The other significant area of Lech’s interest was the study of prehistoric rock art. He undertook research in 1980, in the massif of Tassili in Algeria, but here also research was stopped due to political upheaval in the country. Lech returned to prehistoric art at the beginning of the 1990s, when in co-operation with the Dakhleh Oasis Project, he began studying the rich rock engravings in Dakhleh Oasis in the Egyptian Western Desert.
His research results brought appreciation in the academic milieu; hence, he was invited to participate in various research projects. In 1978, he commenced a perennial co-operation with the expedition from the Egyptian Museum in Munich, first excavating the cemetery in Minshat Abu Omar in the eastern Delta dated to the predynastic and early dynastic periods, and since 1995 excavating the Meroitic site of Naqa near the Sixth Cataract in Sudan, on behalf of the State Museum in Berlin.
Joint research with the German expedition turned out to be of the utmost importance for Lech’s life because it is there that he met his future wife. Karla Kroeper, also an archaeologist, was most dedicated to him, and with her Lech experienced the happiest years of his life.
For a couple of seasons he also participated in the expedition of Washington State University at the Old Kingdom site in Kom el-Hisn in the western Delta.
Although deeply engaged in fieldwork, Lech Krzyżaniak also carried out intensive research. He is the author of an impressive number of papers, more than 200, as well as several books. He also attended many conferences. He was the chief organiser of seven international symposia on the prehistory of north-eastern Africa, recognised in the archaeological milieu as the “Dymaczewo Conferences”. He was invited to deliver lectures in a number of countries in both the old and new world. Having great experience of museum issues, gained during many years of activity in that field, he was appointed as an UNESCO expert on the Nubia Museum in Aswan and the future Museum of the Egyptian Civilisation in Cairo.
His activity was widely acknowledged, as witnessed by invitations to become a member of different institutions and scientific bodies, the most important being membership of the Executive Committee and Permanent Committee of the International Union for Pre- and Protohistorical Sciences (UISPP). He was chairman of its 24th Scientific Committee. He was also a member of the International Society for Nubian Studies, a member and for many years chairman of the Centre for Mediterranean Archaeology, Warsaw University, and a member of the Committee for Pre-and Protohistoric Sciences, Polish Academy of Sciences.
In recognition of his merits, he was awarded a number of decorations, among which he especially appreciated the Order of the Two Niles – the highest decoration awarded to foreigners by the government of Sudan.
Throughout his life Lech Krzyżaniak endeavoured to create an important centre of African prehistory studies in Poznań, and he succeeded. He left behind him numerous collaborators and students and his goals will certainly be pursued.

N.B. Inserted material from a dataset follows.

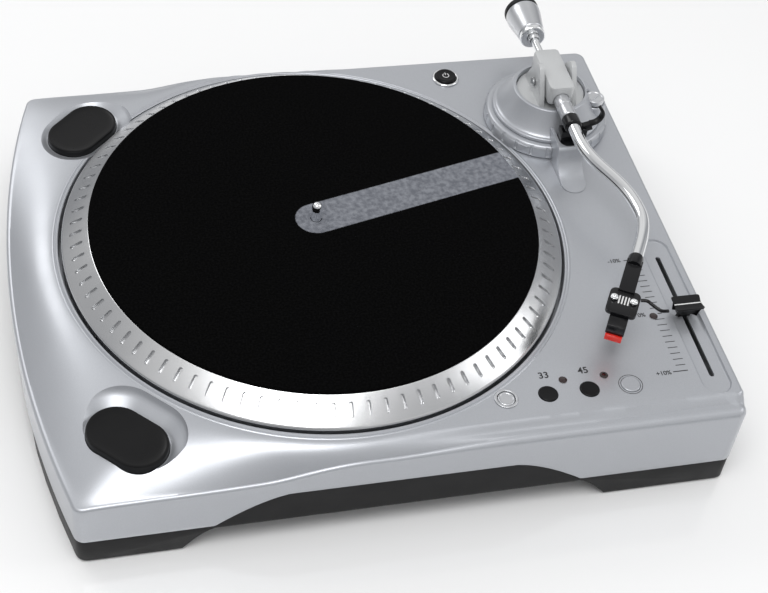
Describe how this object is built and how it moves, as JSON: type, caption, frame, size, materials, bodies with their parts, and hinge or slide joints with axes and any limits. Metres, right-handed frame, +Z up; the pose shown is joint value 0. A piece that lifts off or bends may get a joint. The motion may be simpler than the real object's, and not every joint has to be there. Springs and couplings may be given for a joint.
{
  "type": "turntable record player",
  "caption": "Belt-driven record player with an S-shaped tonearm, slipmat, pitch fader, start and speed buttons and a sculpted silver plinth on corner feet.",
  "frame": {"origin": "bottom centre of the bounding box, on the surface the feet stand on", "axes": "+X to the right seen from the front, +Y to the back, +Z up; the arm is at the right and the rear connections face +Y"},
  "size_m": [0.449, 0.3706, 0.1271],
  "materials": {
    "silver_paint": "silver metallic paint on moulded plastic",
    "black_plastic": "fine-grained black moulded plastic",
    "gloss_black": "polished black plastic",
    "grey_plastic": "satin light grey plastic",
    "aluminium": "turned and polished aluminium",
    "chrome": "bright chrome plate",
    "steel": "bright steel",
    "silver_weight": "satin silver paint on cast metal",
    "brass": "plain brass",
    "felt": "black felt with a grey printed stripe",
    "rubber": "black rubber",
    "board": "green circuit board",
    "red_plastic": "bright red plastic",
    "led_red": "dark red lens, unlit",
    "socket_white": "off-white plastic"
  },
  "bodies": {
    "plinth": {"top_shell": "silver_paint", "base_pan": "black_plastic", "foot_pad_1": "rubber", "foot_pad_2": "rubber", "foot_pad_3": "rubber", "foot_pad_4": "rubber", "main_board": "board", "power_transformer": "steel", "bearing_housing": "brass", "drive_motor": "steel", "drive_belt": "rubber", "speed_led_33": "led_red", "speed_led_45": "led_red", "pitch_led": "led_red", "target_lamp_ring": "black_plastic", "power_button_ring": "chrome", "pitch_fader_body": "steel", "rear_panel": "black_plastic", "phono_socket_left": "socket_white", "phono_socket_right": "red_plastic", "ground_terminal": "brass", "power_inlet": "black_plastic", "arm_base": "silver_paint", "arm_dome": "silver_paint", "arm_rest": "silver_paint", "arm_cradle": "black_plastic"},
    "platter_body": {"platter": "aluminium", "slipmat": "felt", "spindle": "chrome"},
    "pulley_body": {"motor_pulley": "brass"},
    "start_front_body": {"start_button_front": "gloss_black"},
    "start_rear_body": {"start_button_rear": "gloss_black"},
    "key_33_body": {"speed_key_33": "gloss_black"},
    "key_45_body": {"speed_key_45": "gloss_black"},
    "aux_key_body": {"aux_key": "silver_paint"},
    "power_body": {"power_button": "gloss_black"},
    "lamp_body": {"target_lamp": "aluminium"},
    "knob_body": {"pitch_knob": "gloss_black"},
    "switch_body": {"line_switch": "black_plastic"},
    "dial_body": {"anti_skate_dial": "grey_plastic"},
    "lock_body": {"arm_lock": "black_plastic"},
    "yoke_body": {"arm_yoke": "grey_plastic", "pivot_screw_left": "steel", "pivot_screw_right": "steel"},
    "arm_body": {"pivot_block": "grey_plastic", "front_collar": "aluminium", "rest_sleeve": "black_plastic", "arm_tube": "chrome", "headshell": "black_plastic", "head_screw_left": "chrome", "head_screw_right": "chrome", "finger_lift": "black_plastic", "cartridge": "black_plastic", "stylus_holder": "red_plastic", "rear_shaft": "chrome"},
    "sleeve_body": {"weight_sleeve": "steel"},
    "weight_body": {"counterweight": "silver_weight", "weight_cap": "rubber"},
    "force_dial_body": {"weight_dial": "chrome"}
  },
  "joints": [
    {"name": "platter_spin", "type": "hinge", "parent": "plinth", "child": "platter_body", "pos_m": [-0.021, 0.0022, 0.06], "axis": [0, 0, -1], "continuous": true},
    {"name": "pulley_spin", "type": "hinge", "parent": "plinth", "child": "pulley_body", "pos_m": [-0.12146, 0.0602, 0.06], "axis": [0, 0, -1], "continuous": true},
    {"name": "start_front_press", "type": "slide", "parent": "plinth", "child": "start_front_body", "axis": [0, 0, -1], "range_m": [0, 0.002], "stiffness_N_per_m": 400, "springref_m": -0.004},
    {"name": "start_rear_press", "type": "slide", "parent": "plinth", "child": "start_rear_body", "axis": [0, 0, -1], "range_m": [0, 0.002], "stiffness_N_per_m": 400, "springref_m": -0.004},
    {"name": "speed_33_press", "type": "slide", "parent": "plinth", "child": "key_33_body", "axis": [0, 0, -1], "range_m": [0, 0.0012], "stiffness_N_per_m": 400, "springref_m": -0.002},
    {"name": "speed_45_press", "type": "slide", "parent": "plinth", "child": "key_45_body", "axis": [0, 0, -1], "range_m": [0, 0.0012], "stiffness_N_per_m": 400, "springref_m": -0.002},
    {"name": "aux_press", "type": "slide", "parent": "plinth", "child": "aux_key_body", "axis": [0, 0, -1], "range_m": [0, 0.0012], "stiffness_N_per_m": 400, "springref_m": -0.002},
    {"name": "power_press", "type": "slide", "parent": "plinth", "child": "power_body", "axis": [0, 0, -1], "range_m": [0, 0.002], "stiffness_N_per_m": 400, "springref_m": -0.002},
    {"name": "lamp_rise", "type": "slide", "parent": "plinth", "child": "lamp_body", "axis": [0, 0, 1], "range_m": [0, 0.012]},
    {"name": "pitch_slide", "type": "slide", "parent": "plinth", "child": "knob_body", "axis": [0, -1, 0], "range_m": [-0.05, 0.05]},
    {"name": "line_slide", "type": "slide", "parent": "plinth", "child": "switch_body", "axis": [1, 0, 0], "range_m": [0, 0.003]},
    {"name": "anti_skate_turn", "type": "hinge", "parent": "plinth", "child": "dial_body", "pos_m": [0.2035, 0.0922, 0.097], "axis": [0, 0, 1], "range_deg": [0, 240]},
    {"name": "lock_close", "type": "hinge", "parent": "plinth", "child": "lock_body", "pos_m": [0.182, 0.0562, 0.102], "axis": [0, -1, 0], "range_deg": [0, 62]},
    {"name": "arm_swing", "type": "hinge", "parent": "plinth", "child": "yoke_body", "pos_m": [0.1715, 0.1012, 0.1], "axis": [0, 0, -1], "range_deg": [0, 46]},
    {"name": "arm_tilt", "type": "hinge", "parent": "yoke_body", "child": "arm_body", "pos_m": [0.1715, 0.1012, 0.11], "axis": [-1, 0, 0], "range_deg": [0, 6]},
    {"name": "weight_travel", "type": "slide", "parent": "arm_body", "child": "sleeve_body", "axis": [0, 1, 0], "range_m": [-0.006, 0.006]},
    {"name": "weight_turn", "type": "hinge", "parent": "sleeve_body", "child": "weight_body", "pos_m": [0.1715, 0.1692, 0.11], "axis": [0, 1, 0], "range_deg": [-540, 540]},
    {"name": "force_dial_turn", "type": "hinge", "parent": "weight_body", "child": "force_dial_body", "pos_m": [0.1715, 0.1532, 0.11], "axis": [0, 1, 0], "continuous": true}
  ],
  "couplings": [
    {"joint": "pulley_spin", "follows": "platter_spin", "ratio": 12.571},
    {"joint": "weight_travel", "follows": "weight_turn", "m_per_rad": 0.0006366}
  ]
}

He treated his service for science as a duty, but also as a great adventure. He was most happy when faced with a difficult challenge. He was a kind of romantic, albeit he would probably not have agreed with such a view. It may be that these traits, along with his kindness, sociability, modesty and sense of humour, attracted to him people who formed a group marked by its team spirit.
He departed this life too early. It is a great loss for science and also for his family, friends and colleagues. His work and our remembrance of him will last for a long time.
Non omnis moriar.
by Michał Kobusiewicz
Sudan & Nubia. The Sudan Archaeological Research Society, Bulletin No. 9:2005, pp. 85-86.